Si la tendance s'accentuait dans les semaines à venir, elle aurait pourtant de quoi laisser perplexe quant aux réelles perspectives de croissances anticipées par ces grands groupes. Ne seraient-ils pas au final résignés à rendre autant d'argent à leurs actionnaires, faute de pouvoir leur proposer des opportunités de développements plus rentables? Les faibles croissances des chiffres d'affaires enregistrées lors de la saison de publication de résultats en cours ne sont pas de nature à rassurer sur ce point.

Arbitrage fiscal et austérité...un mélange explosif

Le coup de projecteur sur l'ampleur de l'optimisation fiscale pratiquée par Apple à l'occasion de ces annonces stratégiques fait suite à une longue série de critiques récentes envers nombre de multinationales américaines sur le sujet.

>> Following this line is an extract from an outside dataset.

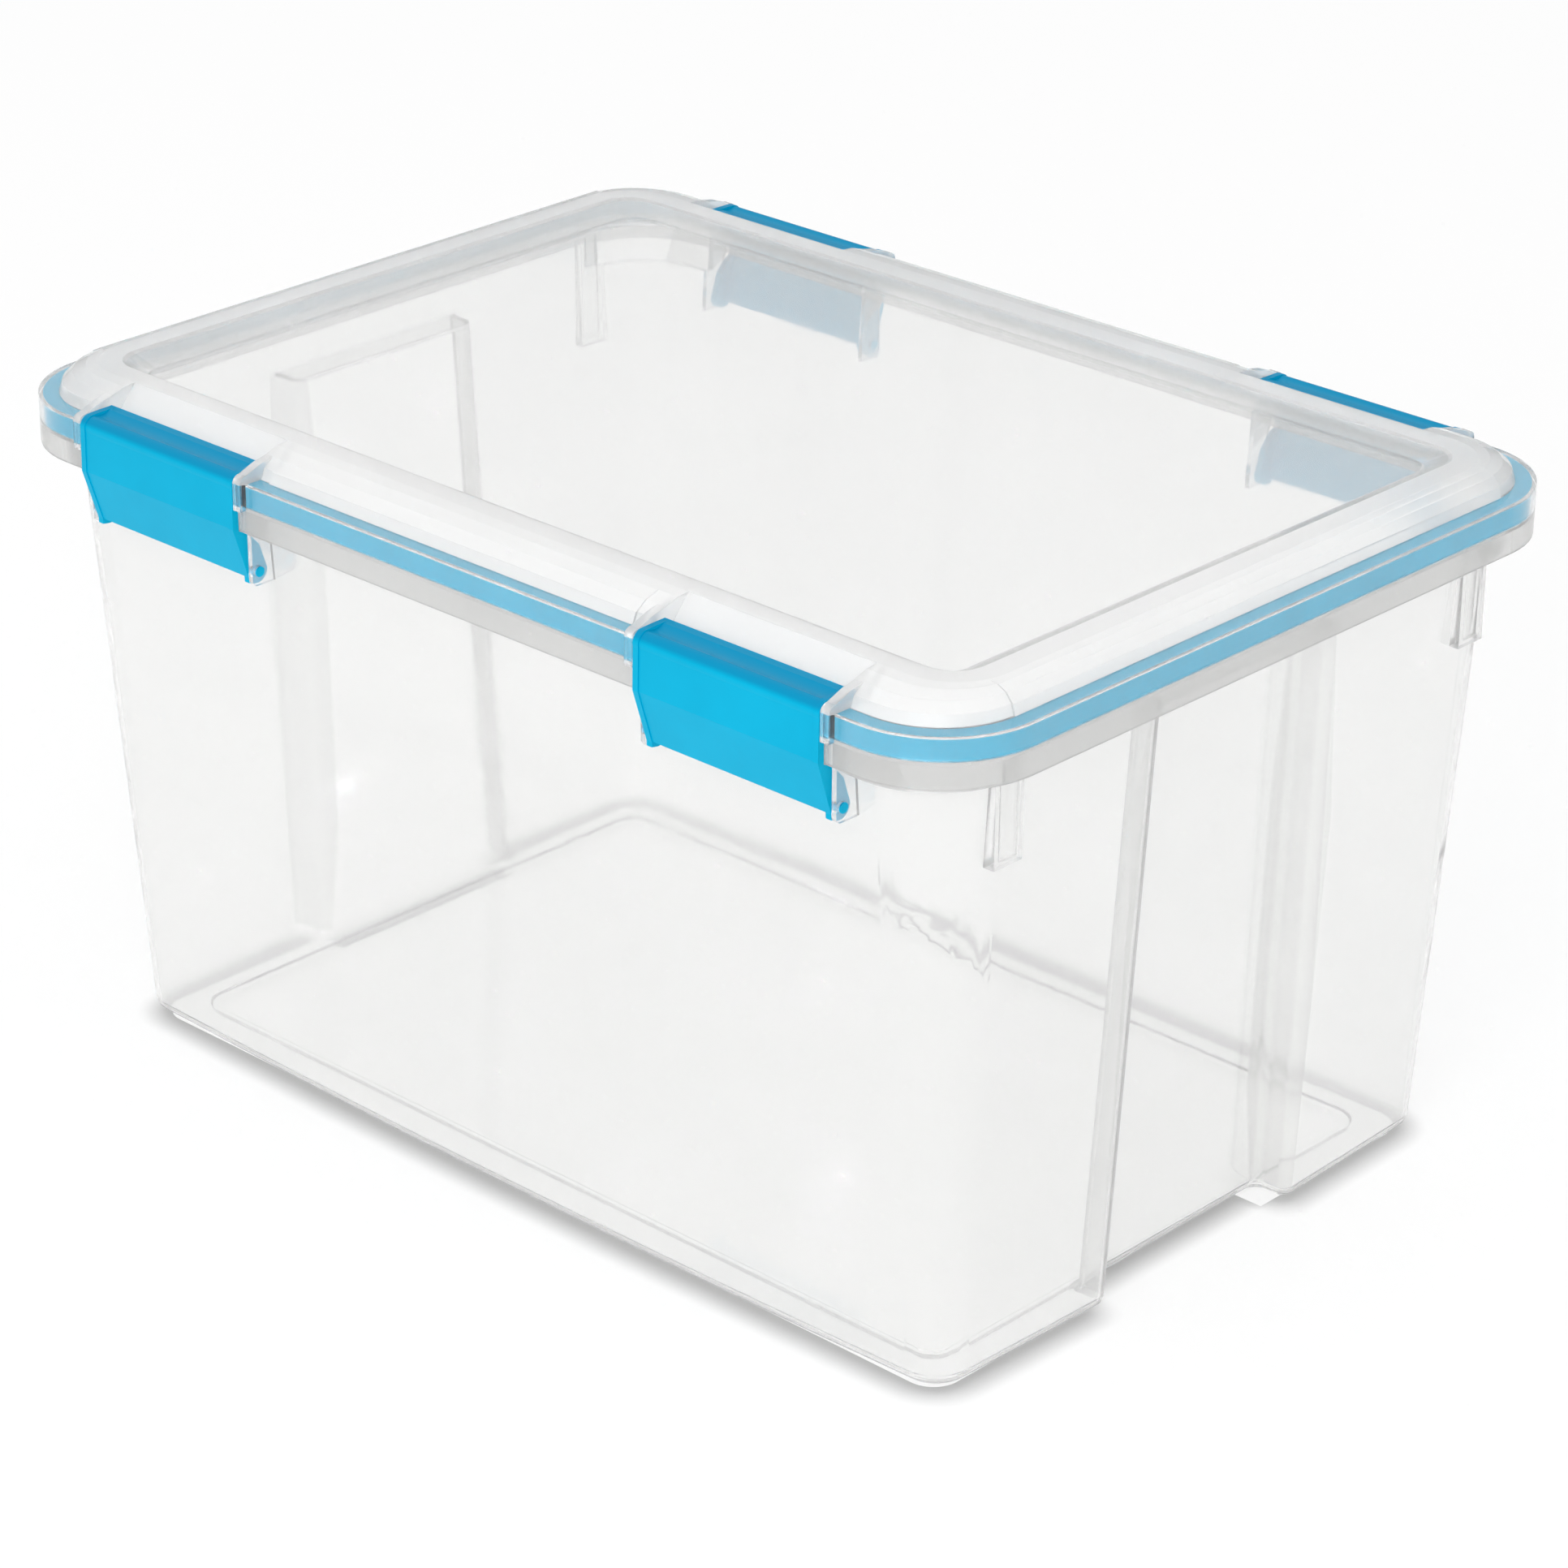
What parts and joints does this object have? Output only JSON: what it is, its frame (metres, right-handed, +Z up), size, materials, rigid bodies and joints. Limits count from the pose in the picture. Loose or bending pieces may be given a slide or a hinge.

Starbucks en Angleterre, les géants de la tech US (Apple, Amazon, Microsoft, Google, Facebook) en France...) ont par exemple été montrés du doigt. En cause, les montants insignifiants d'impôts sur les sociétés payés par ces sociétés dans ces deux pays, malgré des volumes d'activité conséquents.

Si les grandes multinationales ont toujours pratiqué l'optimisation fiscale, l'industrialisation du processus devient de plus en plus intolérable pour des opinions publiques en proie à des difficultés économiques majeures et une pression fiscale en constante augmentation. Elle l'est tout autant pour les dirigeants des grands pays industrialisés dont les finances publiques sont exsangues.

À l'image du vent de fronde qui semble enfin souffler avec vigueur à l'encontre des paradis fiscaux depuis l'épisode chypriote ou l'affaire Cahuzac en France, le moment ne serait-il pas venu de limiter les excès fiscaux d'entités devenues apatrides, qui ont érigé en principe de gestion le fait d'échapper à l'impôt?

Seul un grand chantier mondial ouvert à l'échelle du G20 serait réellement porteur d'espoir sur ce point. La faible coopération actuelle des grands pays sur la plupart des sujets économiques (cf guerre des changes) me laisse malheureusement dubitatif.